Llegados a este punto, cabe recordar las palabras que George Steiner escribiera en su obra Errata: examen de una vida: “Las universidades son, desde su instauración […] bestias frágiles, aunque tenaces. […] Están sometidas en todo momento a tensiones fundamentales”. Sí, están expuestas a los vaivenes de un mercado que se impone al saber. Si alguien lo duda, que mire –si es que puede hacerlo sin rubor– los llamados sexenios de transferencia del conocimiento. Inocente pregunta: ¿la transmisión del saber no lleva implícito la transferencia del conocimiento, y la consecuente rentabilidad para el tejido social? Perdonen la ingenuidad de un docente que sigue creyendo en la dedicatoria esculpida en el frontón de la Universidad de Heidelberg: Al espíritu viviente. Pero hoy el espíritu viviente, como apuntaba Lyotard, es aquél que indica que “se es operativo o sólo cabe desaparecer”. Es la lógica de una Universidad que se define por el binomio eficiencia-rentabilidad, por esa [i]lógica que señala que el saber se puede –y se debe– contabilizar en un frío balance contable. Ante esta [i]lógica, yo exclamo: ¡Non sequitur!

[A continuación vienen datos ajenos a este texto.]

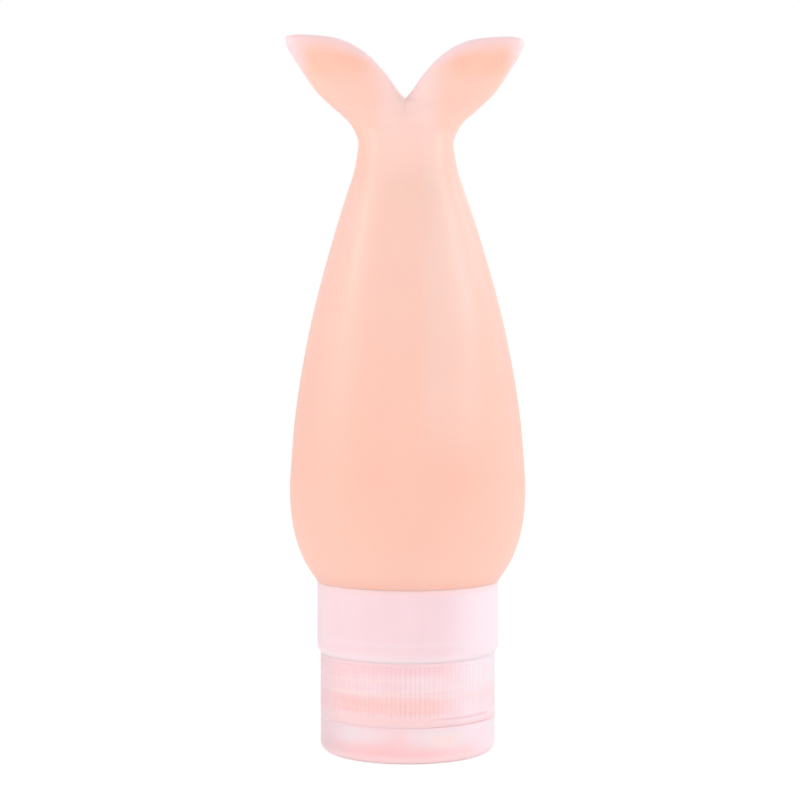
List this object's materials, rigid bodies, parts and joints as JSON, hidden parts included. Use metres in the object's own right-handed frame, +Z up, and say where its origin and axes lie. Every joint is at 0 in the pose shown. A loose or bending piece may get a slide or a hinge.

El espacio que se otorga a un escritor es siempre escaso. Pero no quisiera concluir sin antes recordar que la misión de la universidad debe seguir siendo la de transmitir una educación socrática, porque “la universidad plantea –en palabras de Karl Jaspers–la exigencia de la voluntad de saber sin compromisos”, con total independencia. Es lógico que así sea, porque “dentro de su esfera, ella no reconoce ninguna autoridad: sólo respeta la verdad en sus formas infinitas, esa verdad que todos buscan, pero que ninguno posee en forma definitiva y acabada”; esa búsqueda de la verdad que se sustenta en la voluntad de un saber que es un fin en sí mismo, y a ese fin está destinado el estudiante, el futuro hombre de ciencia, el investigador en ciernes, y toda persona que sabe, con Nietzsche, que “nadie puede construirte el puente por el que has de caminar sobre la corriente de la vida. Nadie a excepción de ti”.
Así lo entendemos y por esta razón deseamos dejarlo por escrito, no por vanidad ni por mera rebeldía, sino porque seguimos creyendo, con Kant, que “La Universidad no es una mala idea”.